Sunday, December 9, 2012

Signs Matter: From Amendment Bumpstickers to Political Buttons.

From my blog on

In the height of the election season, it seemed liked there were signs everywhere along the roadside, with two or three political parties pushing their candidates and issues upon the electorate, whether we liked it or not. Phone calls were made to various houses (usually more than once). Car and truck bumpers and fenders communicated who was the driver’s personal favorite candidate. People’s lapels, baseball caps, hats, pockets, and backpacks were full of opinions. No one was shy about publicizing a preference on a smattering of people and issues.

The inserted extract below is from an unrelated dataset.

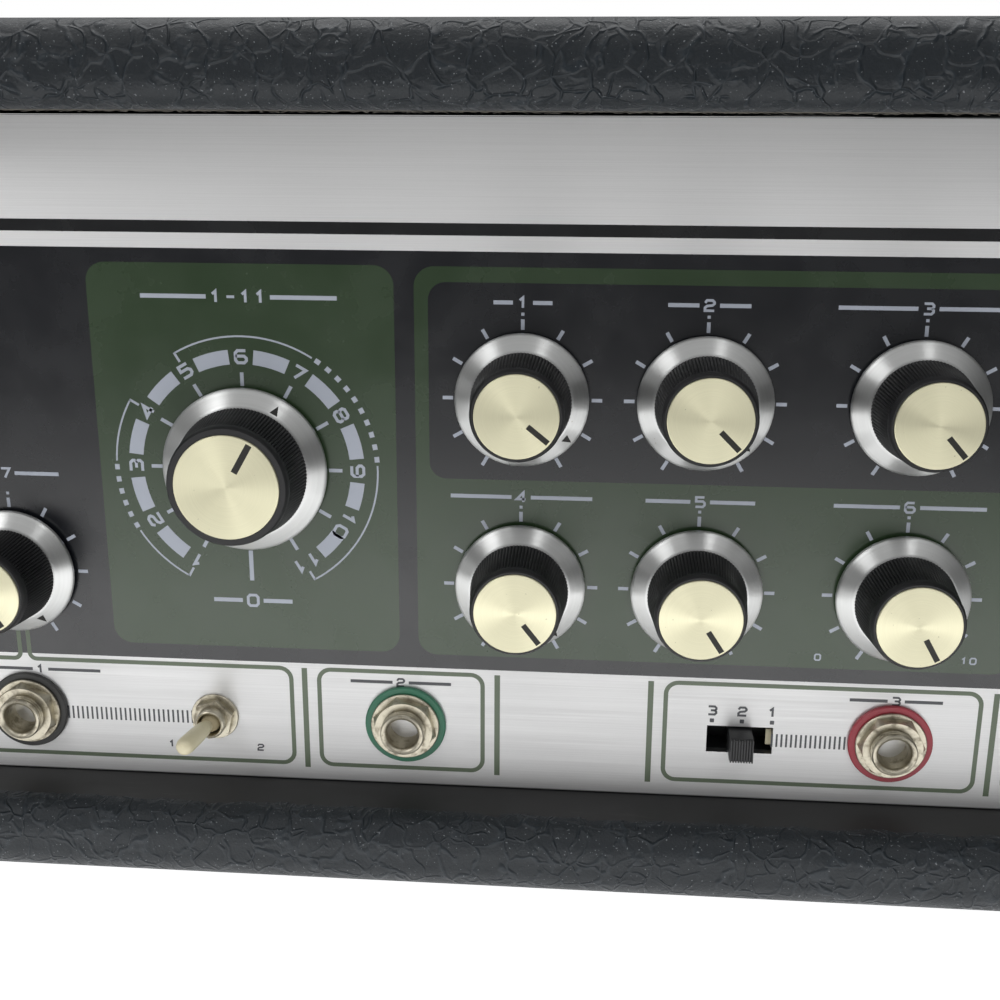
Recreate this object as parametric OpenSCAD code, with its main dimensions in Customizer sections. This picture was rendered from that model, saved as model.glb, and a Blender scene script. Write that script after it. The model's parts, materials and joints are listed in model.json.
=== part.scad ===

T-shirts and sweatshirts were no longer advertising a favorite university, college, or seaside resort, but expressed someone’s choice for president. Everywhere I turned, I saw signs that screamed for me to read them, pay attention, and decide! I wore a small pin with the rainbow colors that says “All Families Matter.”
This is nothing new. Plastering signs on roadsides, bumpers, lapels, t-shirts, and sweatshirts in order to sell a product is a favorite activity of Madison Avenue publicity firms. They are ingenuous enough to have people actually buy the name of a company and wear it. Gap, Old Navy, Aeropostale, Hollister, Abercrombie and Fitch, Polo, Gucci, Chanel, etc., are emblazoned on everything that is wearable, from earrings and bracelets, to purses and shirts, and proudly worn by consumers. On the one hand, we are telling the world where we buy clothes, proud of our middle-class lifestyle. On the other hand, we become free human billboards and signs for these companies, paying anywhere from a few dollars to hundreds of dollars to advertise their name. What is fascinating is that few people seem to be “in” on the business trick.